** start of Dataset content **
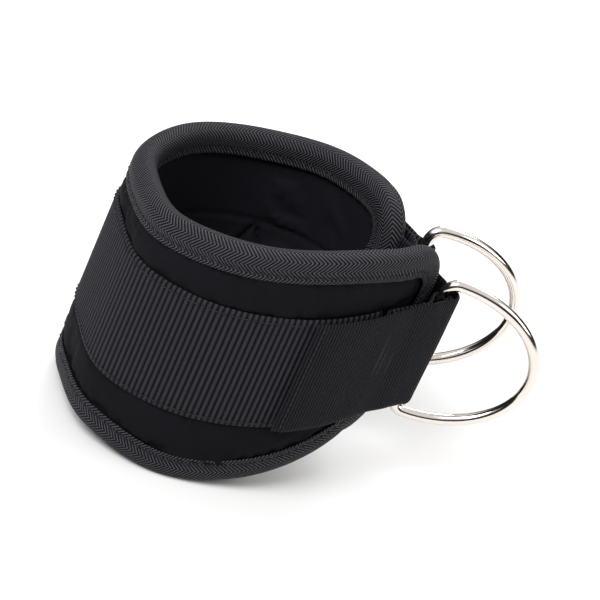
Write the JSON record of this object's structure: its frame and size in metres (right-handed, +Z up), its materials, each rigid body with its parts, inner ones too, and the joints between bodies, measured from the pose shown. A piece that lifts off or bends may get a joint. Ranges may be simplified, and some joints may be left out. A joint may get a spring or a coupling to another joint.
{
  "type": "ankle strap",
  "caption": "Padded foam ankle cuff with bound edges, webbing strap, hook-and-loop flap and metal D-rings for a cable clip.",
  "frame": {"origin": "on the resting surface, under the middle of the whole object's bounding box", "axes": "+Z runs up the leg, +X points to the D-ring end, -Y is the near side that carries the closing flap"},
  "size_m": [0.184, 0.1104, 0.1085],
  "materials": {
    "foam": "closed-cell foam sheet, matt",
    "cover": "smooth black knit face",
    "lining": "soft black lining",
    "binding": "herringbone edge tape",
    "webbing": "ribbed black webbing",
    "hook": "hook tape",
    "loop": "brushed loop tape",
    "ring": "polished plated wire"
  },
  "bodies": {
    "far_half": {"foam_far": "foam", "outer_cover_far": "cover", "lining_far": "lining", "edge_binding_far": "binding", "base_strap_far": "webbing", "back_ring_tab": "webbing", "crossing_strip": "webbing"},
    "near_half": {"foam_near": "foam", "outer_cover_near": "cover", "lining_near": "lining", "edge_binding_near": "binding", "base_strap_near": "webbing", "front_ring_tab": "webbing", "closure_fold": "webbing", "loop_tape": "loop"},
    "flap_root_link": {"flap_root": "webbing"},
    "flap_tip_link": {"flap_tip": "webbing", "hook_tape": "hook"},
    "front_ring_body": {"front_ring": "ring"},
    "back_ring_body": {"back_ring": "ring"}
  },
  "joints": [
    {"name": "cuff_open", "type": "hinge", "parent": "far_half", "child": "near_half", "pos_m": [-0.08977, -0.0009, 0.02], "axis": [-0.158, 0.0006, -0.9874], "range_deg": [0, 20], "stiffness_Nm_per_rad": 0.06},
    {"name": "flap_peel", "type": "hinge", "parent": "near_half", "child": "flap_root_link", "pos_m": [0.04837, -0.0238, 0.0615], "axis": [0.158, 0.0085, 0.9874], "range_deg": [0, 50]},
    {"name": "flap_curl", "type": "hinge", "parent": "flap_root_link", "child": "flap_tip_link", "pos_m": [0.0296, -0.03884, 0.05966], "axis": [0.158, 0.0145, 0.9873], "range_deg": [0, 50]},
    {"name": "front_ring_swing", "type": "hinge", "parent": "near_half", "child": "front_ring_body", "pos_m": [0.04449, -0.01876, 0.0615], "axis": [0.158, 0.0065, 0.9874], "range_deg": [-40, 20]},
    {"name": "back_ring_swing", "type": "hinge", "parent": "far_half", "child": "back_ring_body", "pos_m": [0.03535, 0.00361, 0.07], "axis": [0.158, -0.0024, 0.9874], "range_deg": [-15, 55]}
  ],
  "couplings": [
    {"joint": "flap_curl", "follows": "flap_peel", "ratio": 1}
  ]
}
** end of Dataset content **
• [Prompt]
Extract the full listing above without alteration.

• [Solution for this exercise]
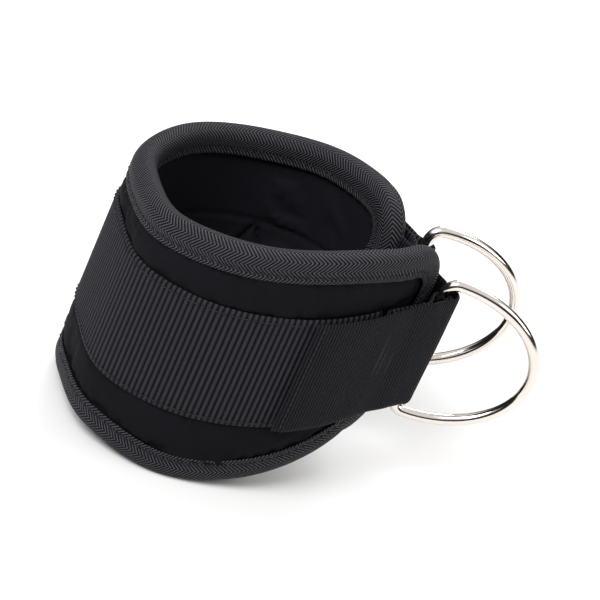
Write the JSON record of this object's structure: its frame and size in metres (right-handed, +Z up), its materials, each rigid body with its parts, inner ones too, and the joints between bodies, measured from the pose shown. A piece that lifts off or bends may get a joint. Ranges may be simplified, and some joints may be left out. A joint may get a spring or a coupling to another joint.
{
  "type": "ankle strap",
  "caption": "Padded foam ankle cuff with bound edges, webbing strap, hook-and-loop flap and metal D-rings for a cable clip.",
  "frame": {"origin": "on the resting surface, under the middle of the whole object's bounding box", "axes": "+Z runs up the leg, +X points to the D-ring end, -Y is the near side that carries the closing flap"},
  "size_m": [0.184, 0.1104, 0.1085],
  "materials": {
    "foam": "closed-cell foam sheet, matt",
    "cover": "smooth black knit face",
    "lining": "soft black lining",
    "binding": "herringbone edge tape",
    "webbing": "ribbed black webbing",
    "hook": "hook tape",
    "loop": "brushed loop tape",
    "ring": "polished plated wire"
  },
  "bodies": {
    "far_half": {"foam_far": "foam", "outer_cover_far": "cover", "lining_far": "lining", "edge_binding_far": "binding", "base_strap_far": "webbing", "back_ring_tab": "webbing", "crossing_strip": "webbing"},
    "near_half": {"foam_near": "foam", "outer_cover_near": "cover", "lining_near": "lining", "edge_binding_near": "binding", "base_strap_near": "webbing", "front_ring_tab": "webbing", "closure_fold": "webbing", "loop_tape": "loop"},
    "flap_root_link": {"flap_root": "webbing"},
    "flap_tip_link": {"flap_tip": "webbing", "hook_tape": "hook"},
    "front_ring_body": {"front_ring": "ring"},
    "back_ring_body": {"back_ring": "ring"}
  },
  "joints": [
    {"name": "cuff_open", "type": "hinge", "parent": "far_half", "child": "near_half", "pos_m": [-0.08977, -0.0009, 0.02], "axis": [-0.158, 0.0006, -0.9874], "range_deg": [0, 20], "stiffness_Nm_per_rad": 0.06},
    {"name": "flap_peel", "type": "hinge", "parent": "near_half", "child": "flap_root_link", "pos_m": [0.04837, -0.0238, 0.0615], "axis": [0.158, 0.0085, 0.9874], "range_deg": [0, 50]},
    {"name": "flap_curl", "type": "hinge", "parent": "flap_root_link", "child": "flap_tip_link", "pos_m": [0.0296, -0.03884, 0.05966], "axis": [0.158, 0.0145, 0.9873], "range_deg": [0, 50]},
    {"name": "front_ring_swing", "type": "hinge", "parent": "near_half", "child": "front_ring_body", "pos_m": [0.04449, -0.01876, 0.0615], "axis": [0.158, 0.0065, 0.9874], "range_deg": [-40, 20]},
    {"name": "back_ring_swing", "type": "hinge", "parent": "far_half", "child": "back_ring_body", "pos_m": [0.03535, 0.00361, 0.07], "axis": [0.158, -0.0024, 0.9874], "range_deg": [-15, 55]}
  ],
  "couplings": [
    {"joint": "flap_curl", "follows": "flap_peel", "ratio": 1}
  ]
}